Adjusting to Market Conditions

Markets change - adjust accordingly:

  • -Boom: Hold or raise margins, be selective
  • -Recession: Protect volume, maintain minimum margins
  • -Seasonal slow: Maintain pricing discipline
  • -New market entry: May need to be aggressive initially

Key Takeaways

  • 1.Markup and margin are different - know which you're calculating
  • 2.Calculate your true overhead rate from actual business expenses
  • 3.Set minimum profit margins that reward risk and build capital
  • 4.Adjust pricing strategy based on bid type, client, and competition
  • 5.Track win rates and learn from both wins and losses
  • 6.Don't compete on price alone - build competitive advantages

Frequently Asked Questions

Common questions about this topic

What is a typical markup for construction?

Construction markups typically range from 20-50% depending on the trade, project type, and market conditions. This covers both overhead (15-25%) and profit (8-20%). Specialty work with fewer competitors commands higher markups than commodity work.

Should I mark up materials the same as labor?

Many contractors use the same markup on materials and labor, but some differentiate. You might use lower markup on materials (10-15%) and higher on labor (30-40%) since labor is where you add the most value. Just ensure total markup covers overhead and profit.

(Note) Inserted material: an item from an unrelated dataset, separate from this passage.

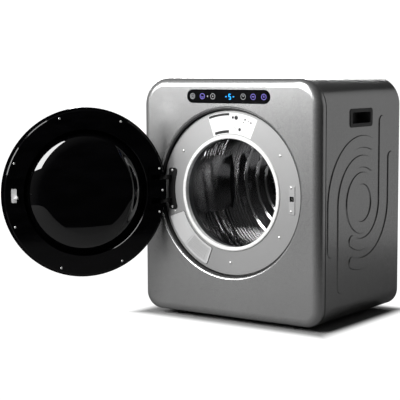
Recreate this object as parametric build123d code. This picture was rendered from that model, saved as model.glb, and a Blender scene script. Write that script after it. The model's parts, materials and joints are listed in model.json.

How do I know if my prices are too high?

If you're losing every bid, prices might be too high. But first check if you're bidding the right projects. A 15-25% win rate on competitive bids is healthy. Analyze lost bids to see if price or other factors cost you the work.

Should I lower my price to match a competitor?

Usually no. You don't know their costs or if they're profitable. Instead, justify your price with your value proposition. If you must compete on price, look for scope differences or efficiencies rather than just cutting margin.

How do I raise prices for existing clients?

Be transparent about cost increases driving your prices up. Give advance notice. Show the value you provide. Implement increases with new projects rather than mid-project. Good clients understand market realities.